Dit is de richting van de toekomst. Duurzaamheid is geen trend, het is de weg die we gaan bewandelen en de weg die niet meer weg gaat. China en Saudi-Arabië hebben inmiddels, je kan zeggen noodgedwongen, de mindswitch omgeschakeld en werken hard aan een volledig duurzame economie op termijn. Natuurrijke en daarmee grondstof- en dierrijke landen in Afrika, Zuid-Amerika en Azië) zouden moeten proberen hun natuur te beschermen. Niet alleen voor de opbrengsten van toerisme of voor de kracht van trots en zelfbewustzijn.
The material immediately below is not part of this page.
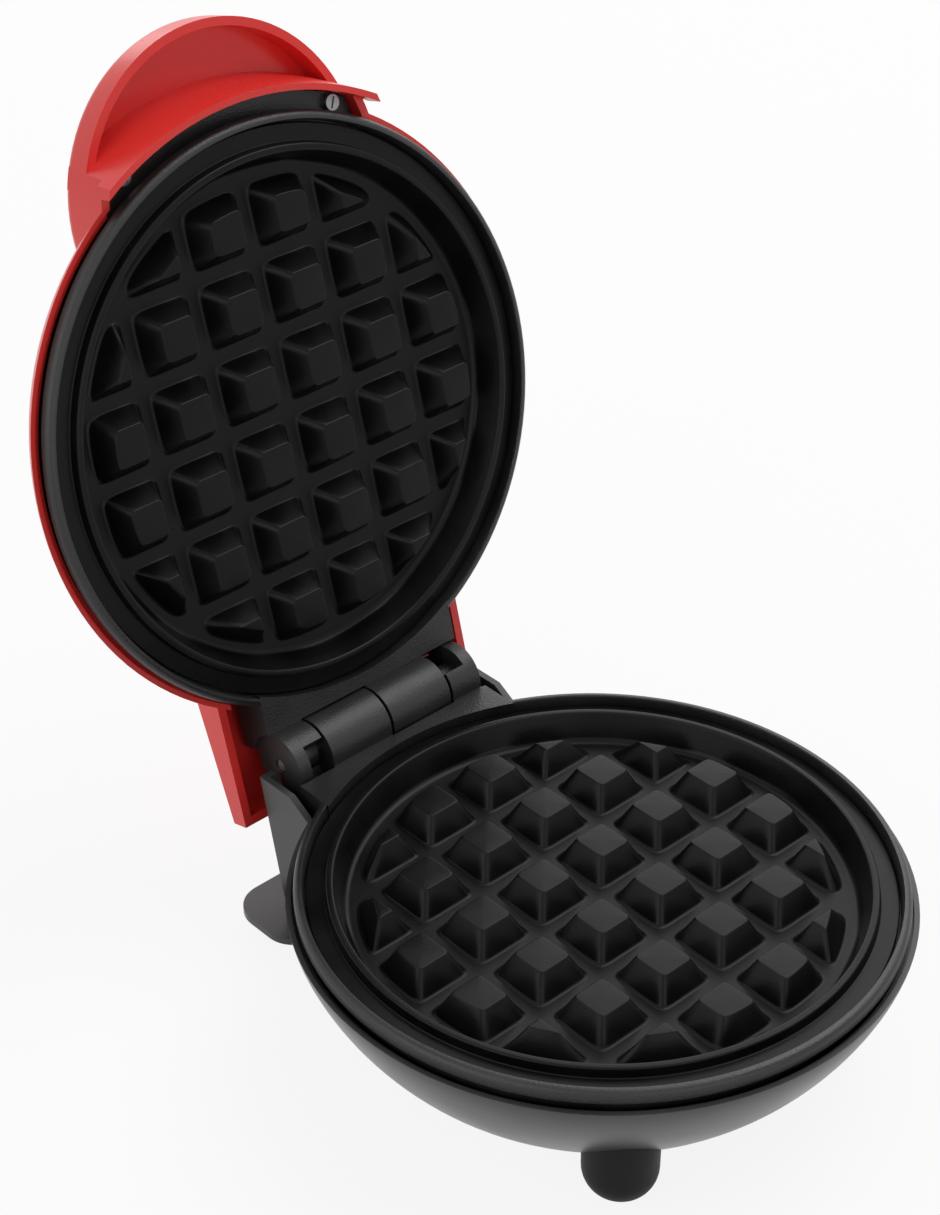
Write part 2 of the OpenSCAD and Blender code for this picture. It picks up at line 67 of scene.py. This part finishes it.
# Cooking plate, in millimetres, with z = 0 on the parting plane and up out of the well
PITCH = 16.25
STUDS = 6
STUDS_WITHIN = 3.2 * PITCH
STUD_TOP = -1.5
STUD_H = 5.2
STUD_FOOT = 6.5
STUD_HEAD = 3.85
STUD_RUN = STUD_FOOT - STUD_HEAD
STUD_FILLETS = (0.8, 0.4)
STUD_SUNK = 0.4
STUD_SOFTNESS = 9.0
CLIP_FOOT = 2.95 * PITCH
CLIP_HEAD = 2.77 * PITCH
FLOOR = STUD_TOP - STUD_H
WELL_R = 50.7
RIM_IN = 52.8
RIM_OUT = 54.25
RIM_FOOT = 54.45
RIM_TOP = -0.45
LEDGE = -2.7
SHELF = LEDGE - 2
FLANGE_R = 58.2
SKIRT_TOP_R = 53.7
SKIRT_LOW_R = 52.6
PLATE_UNDER = FLOOR - 2.6
PLATE_FILLETS = (1.6, 0.55, 0.5, 0.35, 0.3, 0.2, 0.3, 0.5)

# Fineness of the meshes: steps, distances in metres and angles in degrees
LATHE_STEPS = 192
STUD_STEPS = 64
FILLET_STEPS = 5
POLE_STEPS = 25
MERGE = 0.000002
FLAT_ANGLE = 0.4
PLATE_SMOOTH = 35.0
PIECE_SMOOTH = 32.0
ROUNDED_SMOOTH = 40.0

# Places of a material's two main stops on its noise
LOW_STOP = 0.3
HIGH_STOP = 0.7

# Stage, in metres; the white share is how much of the floor is plain white where the background is seen
GROUND_HALF = 6.0
GROUND_GREY = 0.86
GROUND_WHITE_SHARE = 0.88
WORLD_STRENGTH = 0.25
AIM_LOW = (0, 0, 0.05)
AIM_MIDDLE = (0, 0, 0.08)


# Meshes

def to_frame(lid):
    """Matrix from a plate's own millimetres to the shared frame, at rest."""
    place = Matrix.Translation((0, PLATE_Y, PART_Z)) @ Matrix.Scale(MM, 4)
    if not lid:
        return place
    swing = Matrix.Translation(HINGE) @ Matrix.Rotation(-OPEN_ANGLE, 4, "X") @ Matrix.Translation(-HINGE)
    return swing @ place


def flipped():
    """Turns a lower plate over about the front-to-back axis, for the lid."""
    return Matrix.Rotation(math.pi, 4, "Y")


def add_mesh(name, verts, faces, place):
    mesh = bpy.data.meshes.new(name)
    mesh.from_pydata([tuple(v) for v in verts], [], faces)
    mesh.transform(place)
    mesh.validate()
    obj = bpy.data.objects.new(name, mesh)
    bpy.context.scene.collection.objects.link(obj)
    tidy_mesh(obj)
    smooth(obj, PLATE_SMOOTH)
    return obj


def tidy_mesh(obj):
    """Merges doubled points and turns all faces outwards."""
    bm = bmesh.new()
    bm.from_mesh(obj.data)
    bmesh.ops.remove_doubles(bm, verts=bm.verts, dist=MERGE)
    bmesh.ops.recalc_face_normals(bm, faces=bm.faces)
    bm.to_mesh(obj.data)
    bm.free()


def join_flats(obj):
    """Joins neighbouring faces that lie in one plane."""
    bm = bmesh.new()
    bm.from_mesh(obj.data)
    bmesh.ops.dissolve_limit(bm, angle_limit=math.radians(FLAT_ANGLE), verts=bm.verts, edges=bm.edges)
    bm.to_mesh(obj.data)
    bm.free()


def smooth(obj, angle):
    obj.data.shade_smooth()
    obj.data.set_sharp_from_angle(angle=math.radians(angle))


def apply_modifiers(obj):
    graph = bpy.context.evaluated_depsgraph_get()
    mesh = bpy.data.meshes.new_from_object(obj.evaluated_get(graph))
    obj.modifiers.clear()
    obj.data = mesh


def finish_piece(obj, body, slot, material, *nodes):
    obj.data.materials.clear()
    obj.data.materials.append(material)
    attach(obj, body)
    if nodes:
        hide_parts(*nodes)


def dressed(node, body, slot, material, name, width=0.25, segments=2):
    """A copy of a CAD node with its flat faces joined up and its sharp edges rounded to a width in mm."""
    obj = bpy.data.objects.new(name, frame["nodes"][node].data.copy())
    bpy.context.scene.collection.objects.link(obj)
    if obj.data.has_custom_normals:
        bpy.context.view_layer.objects.active = obj
        with bpy.context.temp_override(object=obj, active_object=obj, selected_objects=[obj]):
            bpy.ops.mesh.customdata_custom_splitnormals_clear()
    tidy_mesh(obj)
    smooth(obj, PIECE_SMOOTH)
    join_flats(obj)
    bevel = obj.modifiers.new("edges", "BEVEL")
    bevel.width = width * MM
    bevel.segments = segments
    bevel.limit_method = "ANGLE"
    bevel.angle_limit = math.radians(PIECE_SMOOTH)
    bevel.use_clamp_overlap = True
    apply_modifiers(obj)
    smooth(obj, ROUNDED_SMOOTH)
    flats = obj.modifiers.new("flats", "WEIGHTED_NORMAL")
    flats.keep_sharp = True
    apply_modifiers(obj)
    finish_piece(obj, body, slot, material, node)


# Materials

def new_material(name):
    mat = bpy.data.materials.new(name)
    mat.use_nodes = True
    nodes, links = mat.node_tree.nodes, mat.node_tree.links
    return mat, nodes, links, nodes["Principled BSDF"]


def mapped(nodes, links, coords, setting, value):
    """Object coordinates turned or stretched by one setting of a mapping node."""
    node = nodes.new("ShaderNodeMapping")
    node.inputs[setting].default_value = value
    links.new(coords, node.inputs["Vector"])
    return node.outputs["Vector"]


def noise(nodes, links, vector, scale, detail):
    tex = nodes.new("ShaderNodeTexNoise")
    tex.inputs["Scale"].default_value = scale
    tex.inputs["Detail"].default_value = detail
    links.new(vector, tex.inputs["Vector"])
    return tex.outputs["Fac"]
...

Men dient zich tevens  te realiseren dat je een totaal unieke natuurlijke omgeving die over eeuwen geëvolueerd is tot een geweldige schoonheid maar 1 keer kan vernietigen.

Denk na, juist niet als de westerse landen die dit nalieten en die de natuur zoveel als mogelijk vernietigden en cultiveerden tot bouw- en landbouwgrond. Begin met het toekennen van grondwettelijke rechten aan de natuur. Bouw aan een fundamenteel duurzame samenleving, waarin dierenrechten tot in detail worden geconcretiseerd in de grondwet. De eerste overheid in Afrika die op deze manier te werk gaat en vol inzet op duurzaamheid met beleidsbeslissingen, in de samenwerking met private sectoren en met de opleidingsinstituten die de jonge bevolking gaan opleiden zal een leidersrol gaan vervullen op het continent en in de wereld. Vele toekomstige generaties zullen hiervan de vruchten gaan plukken.

Rijkere landen als Nederland zouden naar mijn mening deze stap al lang hebben moeten gezet. Bolivia is een lichtend voorbeeld. Teveel wordt krampachtig vastgehouden aan de gedachte van de makende mens met in zijn kielzog een vervuilende industrie die er nou eenmaal bij leek te horen. De mens als sloper en gebruiker van een rechtenloze, maakbare natuur: “het is niet anders”. Nou, het kan wel anders. Leven zien voor wat het is en laten bestaan als wat het is.

Een jong kind kijkt naar een dier zoals naar een dier kijken hoort: “Wat loopt of vliegt of kruipt mijn blikveld binnen? Het is iets buiten mij dat ik wil gaan onderzoeken.” Het "van mij" bestaat niet. Nee, Betsy bestaat. Dat is fundamenteel. De toewijzing van grondwettelijke rechten aan de levende natuur nodigt uit tot een andere manier van kijken naar wat er is, buiten ons, niet van ons. Het is de eerste fundamentele aanzet tot bewustzijn van het belang van de omgeving en trots op die omgeving. Tot een fundamenteel duurzame economie. Tot betekenis, van leven. Tot een blik op de levende natuur om ons heen die over onszelf heen kijkt.